EXERCISE DIRECTIONS -> Each line of the material below should be reproduced exactly.

RECORDED INFORMATION ->

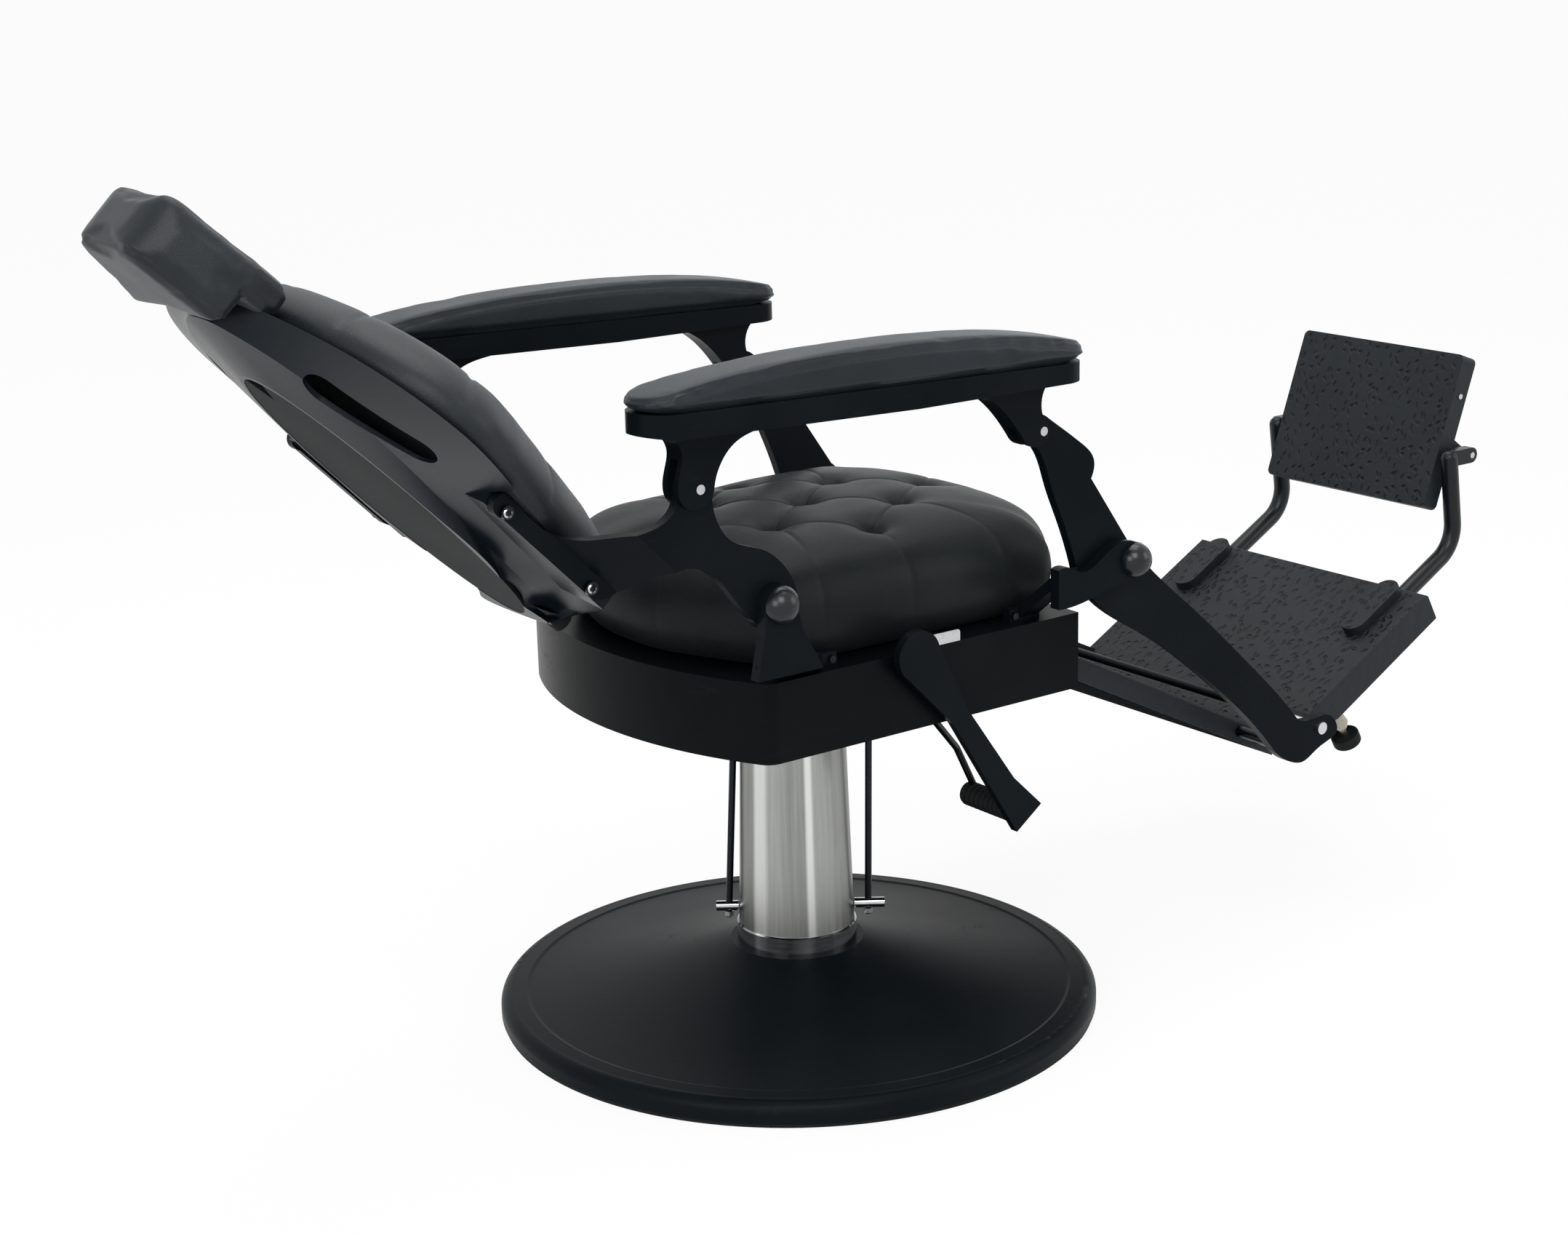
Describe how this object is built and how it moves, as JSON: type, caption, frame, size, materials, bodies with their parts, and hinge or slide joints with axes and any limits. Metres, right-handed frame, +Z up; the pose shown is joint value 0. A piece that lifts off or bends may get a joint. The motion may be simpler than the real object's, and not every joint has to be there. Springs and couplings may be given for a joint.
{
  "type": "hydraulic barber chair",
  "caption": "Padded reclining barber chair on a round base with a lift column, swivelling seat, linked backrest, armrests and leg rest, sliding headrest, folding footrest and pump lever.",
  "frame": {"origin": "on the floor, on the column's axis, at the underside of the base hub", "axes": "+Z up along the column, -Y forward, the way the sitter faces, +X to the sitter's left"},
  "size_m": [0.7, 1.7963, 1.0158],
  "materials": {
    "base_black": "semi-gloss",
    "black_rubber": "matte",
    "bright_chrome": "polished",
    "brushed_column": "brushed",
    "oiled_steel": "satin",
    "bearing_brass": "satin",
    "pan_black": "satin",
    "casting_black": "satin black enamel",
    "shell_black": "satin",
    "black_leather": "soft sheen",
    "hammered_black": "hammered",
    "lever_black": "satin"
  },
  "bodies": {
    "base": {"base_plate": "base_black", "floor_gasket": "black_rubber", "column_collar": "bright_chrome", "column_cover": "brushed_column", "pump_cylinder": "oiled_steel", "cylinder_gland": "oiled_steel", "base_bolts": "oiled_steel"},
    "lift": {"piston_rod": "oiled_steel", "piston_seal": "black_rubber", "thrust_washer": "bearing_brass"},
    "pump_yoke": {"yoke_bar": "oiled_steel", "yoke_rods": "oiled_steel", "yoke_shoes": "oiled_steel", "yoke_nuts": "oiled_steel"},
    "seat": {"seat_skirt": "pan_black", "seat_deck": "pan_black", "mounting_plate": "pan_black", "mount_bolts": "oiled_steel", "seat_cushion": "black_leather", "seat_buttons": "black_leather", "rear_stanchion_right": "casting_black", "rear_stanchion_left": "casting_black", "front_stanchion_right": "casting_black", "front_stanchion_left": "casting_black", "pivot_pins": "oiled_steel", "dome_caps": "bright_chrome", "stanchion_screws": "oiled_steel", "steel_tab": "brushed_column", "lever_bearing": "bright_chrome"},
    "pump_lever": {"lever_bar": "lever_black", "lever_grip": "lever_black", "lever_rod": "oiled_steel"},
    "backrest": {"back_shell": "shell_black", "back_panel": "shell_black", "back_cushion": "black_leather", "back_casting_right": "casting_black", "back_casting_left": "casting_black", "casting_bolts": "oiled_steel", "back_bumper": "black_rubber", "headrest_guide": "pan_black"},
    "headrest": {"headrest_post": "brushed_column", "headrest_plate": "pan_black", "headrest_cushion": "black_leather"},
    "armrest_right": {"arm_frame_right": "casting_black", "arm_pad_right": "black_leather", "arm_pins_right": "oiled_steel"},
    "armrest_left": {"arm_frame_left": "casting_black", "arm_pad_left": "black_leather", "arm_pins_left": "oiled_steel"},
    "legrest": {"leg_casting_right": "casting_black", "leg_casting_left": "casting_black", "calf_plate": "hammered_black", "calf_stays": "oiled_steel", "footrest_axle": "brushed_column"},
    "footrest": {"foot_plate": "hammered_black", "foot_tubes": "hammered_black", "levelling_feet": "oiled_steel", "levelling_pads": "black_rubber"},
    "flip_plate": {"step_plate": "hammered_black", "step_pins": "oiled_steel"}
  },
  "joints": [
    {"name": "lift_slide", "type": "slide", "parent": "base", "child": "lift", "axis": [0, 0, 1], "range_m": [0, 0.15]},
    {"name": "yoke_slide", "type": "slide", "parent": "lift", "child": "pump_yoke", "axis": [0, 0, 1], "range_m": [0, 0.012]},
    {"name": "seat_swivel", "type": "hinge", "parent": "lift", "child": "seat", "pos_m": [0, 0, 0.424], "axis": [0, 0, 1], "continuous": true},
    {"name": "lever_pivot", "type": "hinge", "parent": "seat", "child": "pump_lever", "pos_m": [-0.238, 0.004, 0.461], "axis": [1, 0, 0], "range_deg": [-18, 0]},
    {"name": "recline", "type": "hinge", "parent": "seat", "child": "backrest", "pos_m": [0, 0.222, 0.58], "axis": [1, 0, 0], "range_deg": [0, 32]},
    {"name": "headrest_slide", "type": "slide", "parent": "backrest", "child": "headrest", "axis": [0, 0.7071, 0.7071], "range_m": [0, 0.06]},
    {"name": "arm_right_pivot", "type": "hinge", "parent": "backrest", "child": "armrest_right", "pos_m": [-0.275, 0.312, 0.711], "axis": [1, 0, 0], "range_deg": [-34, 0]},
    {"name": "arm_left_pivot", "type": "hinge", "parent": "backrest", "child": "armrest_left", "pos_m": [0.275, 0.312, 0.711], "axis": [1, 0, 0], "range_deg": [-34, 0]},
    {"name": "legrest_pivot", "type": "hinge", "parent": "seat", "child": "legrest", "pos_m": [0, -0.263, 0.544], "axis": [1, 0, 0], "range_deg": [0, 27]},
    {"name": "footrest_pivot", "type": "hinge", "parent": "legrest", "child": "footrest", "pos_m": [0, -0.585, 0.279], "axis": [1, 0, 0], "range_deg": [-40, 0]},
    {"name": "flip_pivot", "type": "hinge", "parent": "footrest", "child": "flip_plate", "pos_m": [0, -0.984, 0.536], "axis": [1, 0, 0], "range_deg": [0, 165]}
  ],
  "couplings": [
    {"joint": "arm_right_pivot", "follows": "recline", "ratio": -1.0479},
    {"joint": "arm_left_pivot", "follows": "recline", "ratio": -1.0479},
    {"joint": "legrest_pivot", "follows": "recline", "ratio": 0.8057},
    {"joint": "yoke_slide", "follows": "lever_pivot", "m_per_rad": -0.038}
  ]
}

RESULT OF THIS TASK ->
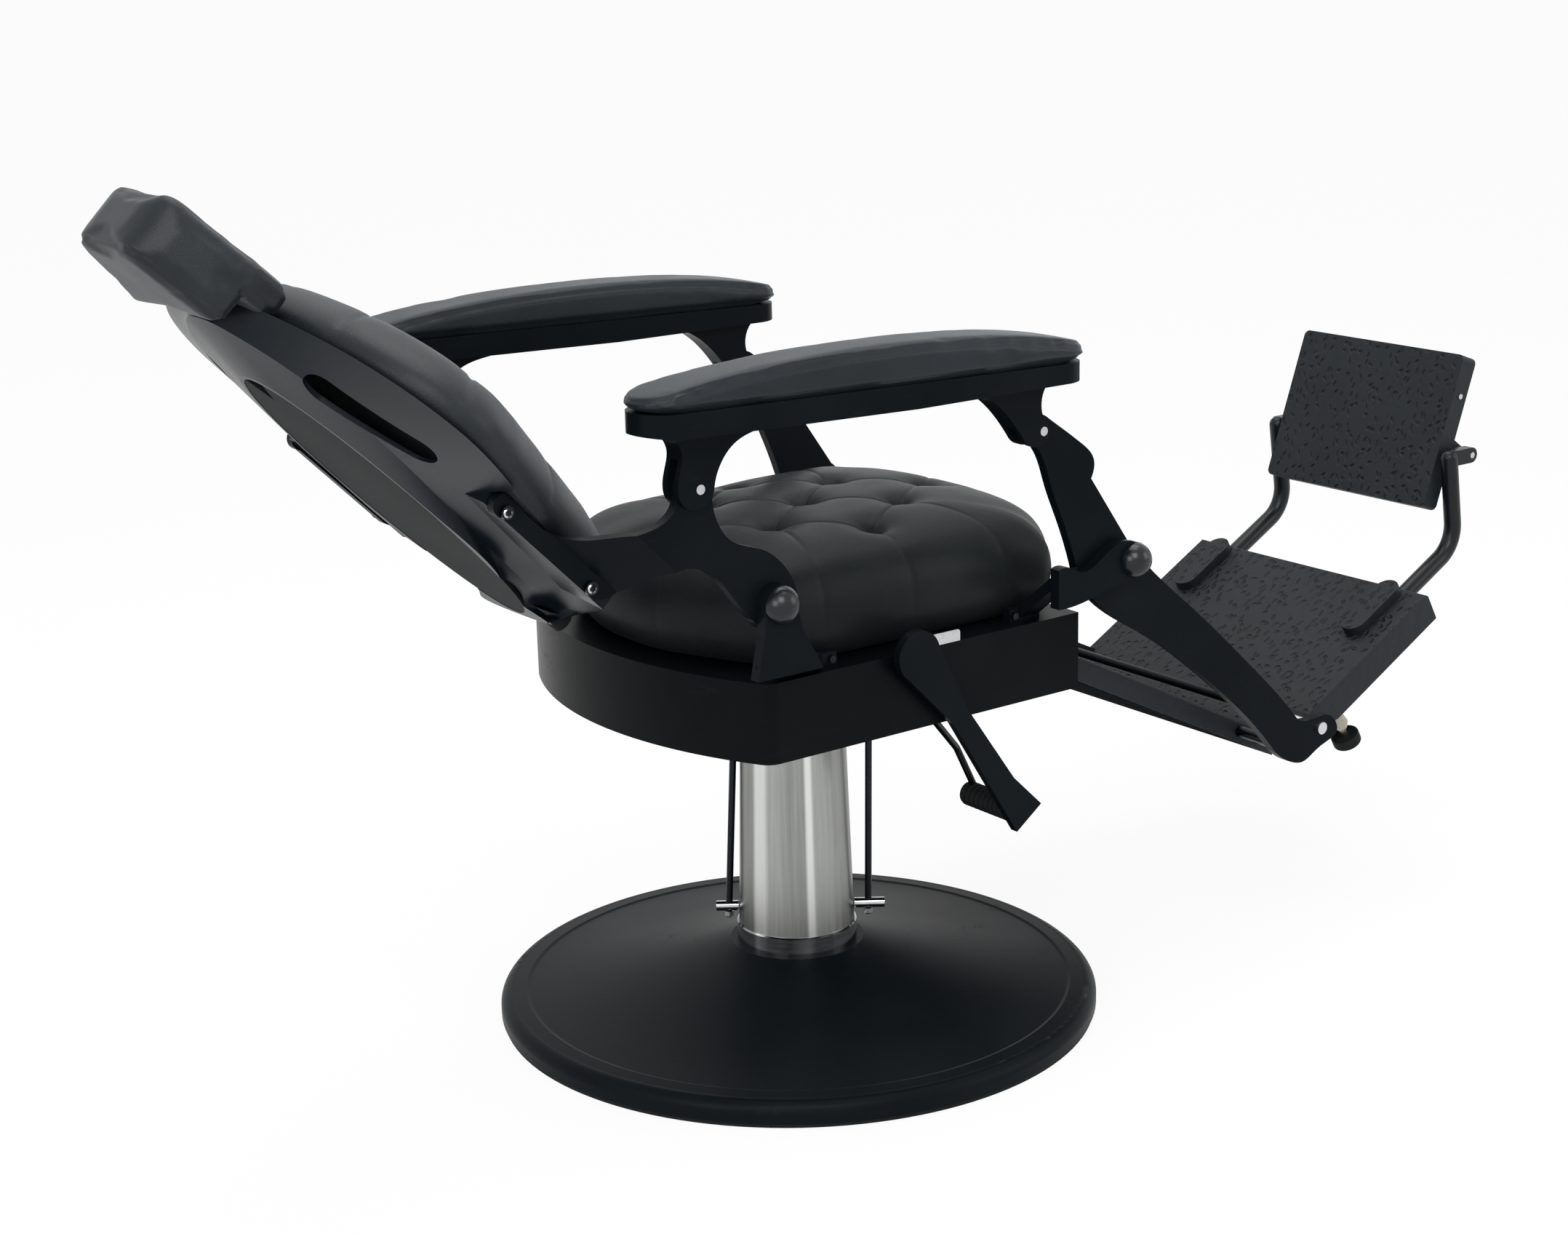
Describe how this object is built and how it moves, as JSON: type, caption, frame, size, materials, bodies with their parts, and hinge or slide joints with axes and any limits. Metres, right-handed frame, +Z up; the pose shown is joint value 0. A piece that lifts off or bends may get a joint. The motion may be simpler than the real object's, and not every joint has to be there. Springs and couplings may be given for a joint.
{
  "type": "hydraulic barber chair",
  "caption": "Padded reclining barber chair on a round base with a lift column, swivelling seat, linked backrest, armrests and leg rest, sliding headrest, folding footrest and pump lever.",
  "frame": {"origin": "on the floor, on the column's axis, at the underside of the base hub", "axes": "+Z up along the column, -Y forward, the way the sitter faces, +X to the sitter's left"},
  "size_m": [0.7, 1.7963, 1.0158],
  "materials": {
    "base_black": "semi-gloss",
    "black_rubber": "matte",
    "bright_chrome": "polished",
    "brushed_column": "brushed",
    "oiled_steel": "satin",
    "bearing_brass": "satin",
    "pan_black": "satin",
    "casting_black": "satin black enamel",
    "shell_black": "satin",
    "black_leather": "soft sheen",
    "hammered_black": "hammered",
    "lever_black": "satin"
  },
  "bodies": {
    "base": {"base_plate": "base_black", "floor_gasket": "black_rubber", "column_collar": "bright_chrome", "column_cover": "brushed_column", "pump_cylinder": "oiled_steel", "cylinder_gland": "oiled_steel", "base_bolts": "oiled_steel"},
    "lift": {"piston_rod": "oiled_steel", "piston_seal": "black_rubber", "thrust_washer": "bearing_brass"},
    "pump_yoke": {"yoke_bar": "oiled_steel", "yoke_rods": "oiled_steel", "yoke_shoes": "oiled_steel", "yoke_nuts": "oiled_steel"},
    "seat": {"seat_skirt": "pan_black", "seat_deck": "pan_black", "mounting_plate": "pan_black", "mount_bolts": "oiled_steel", "seat_cushion": "black_leather", "seat_buttons": "black_leather", "rear_stanchion_right": "casting_black", "rear_stanchion_left": "casting_black", "front_stanchion_right": "casting_black", "front_stanchion_left": "casting_black", "pivot_pins": "oiled_steel", "dome_caps": "bright_chrome", "stanchion_screws": "oiled_steel", "steel_tab": "brushed_column", "lever_bearing": "bright_chrome"},
    "pump_lever": {"lever_bar": "lever_black", "lever_grip": "lever_black", "lever_rod": "oiled_steel"},
    "backrest": {"back_shell": "shell_black", "back_panel": "shell_black", "back_cushion": "black_leather", "back_casting_right": "casting_black", "back_casting_left": "casting_black", "casting_bolts": "oiled_steel", "back_bumper": "black_rubber", "headrest_guide": "pan_black"},
    "headrest": {"headrest_post": "brushed_column", "headrest_plate": "pan_black", "headrest_cushion": "black_leather"},
    "armrest_right": {"arm_frame_right": "casting_black", "arm_pad_right": "black_leather", "arm_pins_right": "oiled_steel"},
    "armrest_left": {"arm_frame_left": "casting_black", "arm_pad_left": "black_leather", "arm_pins_left": "oiled_steel"},
    "legrest": {"leg_casting_right": "casting_black", "leg_casting_left": "casting_black", "calf_plate": "hammered_black", "calf_stays": "oiled_steel", "footrest_axle": "brushed_column"},
    "footrest": {"foot_plate": "hammered_black", "foot_tubes": "hammered_black", "levelling_feet": "oiled_steel", "levelling_pads": "black_rubber"},
    "flip_plate": {"step_plate": "hammered_black", "step_pins": "oiled_steel"}
  },
  "joints": [
    {"name": "lift_slide", "type": "slide", "parent": "base", "child": "lift", "axis": [0, 0, 1], "range_m": [0, 0.15]},
    {"name": "yoke_slide", "type": "slide", "parent": "lift", "child": "pump_yoke", "axis": [0, 0, 1], "range_m": [0, 0.012]},
    {"name": "seat_swivel", "type": "hinge", "parent": "lift", "child": "seat", "pos_m": [0, 0, 0.424], "axis": [0, 0, 1], "continuous": true},
    {"name": "lever_pivot", "type": "hinge", "parent": "seat", "child": "pump_lever", "pos_m": [-0.238, 0.004, 0.461], "axis": [1, 0, 0], "range_deg": [-18, 0]},
    {"name": "recline", "type": "hinge", "parent": "seat", "child": "backrest", "pos_m": [0, 0.222, 0.58], "axis": [1, 0, 0], "range_deg": [0, 32]},
    {"name": "headrest_slide", "type": "slide", "parent": "backrest", "child": "headrest", "axis": [0, 0.7071, 0.7071], "range_m": [0, 0.06]},
    {"name": "arm_right_pivot", "type": "hinge", "parent": "backrest", "child": "armrest_right", "pos_m": [-0.275, 0.312, 0.711], "axis": [1, 0, 0], "range_deg": [-34, 0]},
    {"name": "arm_left_pivot", "type": "hinge", "parent": "backrest", "child": "armrest_left", "pos_m": [0.275, 0.312, 0.711], "axis": [1, 0, 0], "range_deg": [-34, 0]},
    {"name": "legrest_pivot", "type": "hinge", "parent": "seat", "child": "legrest", "pos_m": [0, -0.263, 0.544], "axis": [1, 0, 0], "range_deg": [0, 27]},
    {"name": "footrest_pivot", "type": "hinge", "parent": "legrest", "child": "footrest", "pos_m": [0, -0.585, 0.279], "axis": [1, 0, 0], "range_deg": [-40, 0]},
    {"name": "flip_pivot", "type": "hinge", "parent": "footrest", "child": "flip_plate", "pos_m": [0, -0.984, 0.536], "axis": [1, 0, 0], "range_deg": [0, 165]}
  ],
  "couplings": [
    {"joint": "arm_right_pivot", "follows": "recline", "ratio": -1.0479},
    {"joint": "arm_left_pivot", "follows": "recline", "ratio": -1.0479},
    {"joint": "legrest_pivot", "follows": "recline", "ratio": 0.8057},
    {"joint": "yoke_slide", "follows": "lever_pivot", "m_per_rad": -0.038}
  ]
}